Today we mark the great Solemnity of Pentecost, the final feast of the Easter season and the celebration of how the Holy Spirit has indeed come upon humanity in a new way. In the first Pentecost, as the Acts of the Apostles relates, the disciples were gathered together when the room in which they were was filled with the noise of a driving wind – a ruah – and the Holy Spirit descended upon them like tongues of fire. The Spirit came forth to teach them, to fill them with zeal, to motivate them to continue what God had been doing by his Spirit in the world, and now would continue to do in a new way, present in human beings.
Pentecost (c. 1846) by Fidelis Schabat |
That Pentecost event is repeated, not just symbolically but really, in every sacrament, most notably the sacraments of baptism and confirmation. All Christians, every one of the baptized, has been filled with the Holy Spirit in as real a way as the disciples were in that Upper Room. By God’s grace, by the very presence of God himself, we are alive in a new way – not just with the earthly breath of life, but with the eternal life of God’s very Spirit. Within our very selves, we have the presence of God teaching us, filling us with zeal, motivating us to accomplish his will.

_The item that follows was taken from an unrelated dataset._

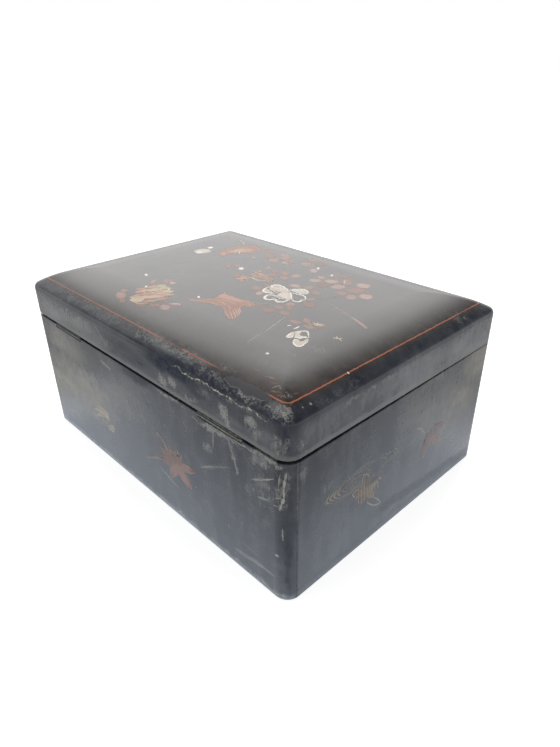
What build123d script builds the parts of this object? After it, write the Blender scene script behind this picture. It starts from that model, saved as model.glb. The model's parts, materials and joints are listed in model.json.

How do we accomplish God’s will? The first step is to seek it consciously. We can breathe naturally on our own, without thinking, as I mentioned before. But breathing with God’s Spirit is different – it can’t be done unconsciously, unthinkingly, but must be engaged with our intellect and our will, for it is in those faculties of the human soul that the Holy Spirit operates. So, if you want to be holier, if you want a deeper relationship with God, if you want to know more fully what God wants for your life, if you want to know how God is asking you to serve him – then there is no substitute for asking the Holy Spirit to show you. The Holy Spirit, breathing within your soul, can show you what he alone knows, if you seek him in prayer. As those who have been given the Spirit, we must be continually asking him – consciously, intentionally – to show us what God desires for us.
Once we have done that, and learned to continue to do that in a habitual way, then the hard part is over – God will act, he will show us, and we only have to trust him enough to be carried along for the ride. The Spirit, the mighty breath of God, will carry us like the wind if we are humble enough to let him do so, to be moved by him in that way. He will teach us his truth, console us with his presence, fill us with us fruits – unless we frustrate his action, unless we turn away from his grace, resist his movement, reject his prompting. That is why the greatest prayer we can offer to the Holy Spirit is to ask him to show us his will and make us docile in accepting it.
Friends, we breathe in and out hundreds of millions of times over the course of our lives, but in the end, the fullness of life comes not from our own powers but from the breath of God, the Holy Spirit. He breathes life not only into our bodies but into our eternal souls, but we will not receive the fullness of that life if we are not aware of it, engaging with him and seeking his will in prayer. May this time of Pentecost renew within us the conscious purpose to seek God’s will each day, so that as we celebrate the gift of him who dwells within us, we may learn to be docile to the Spirit wherever he may lead.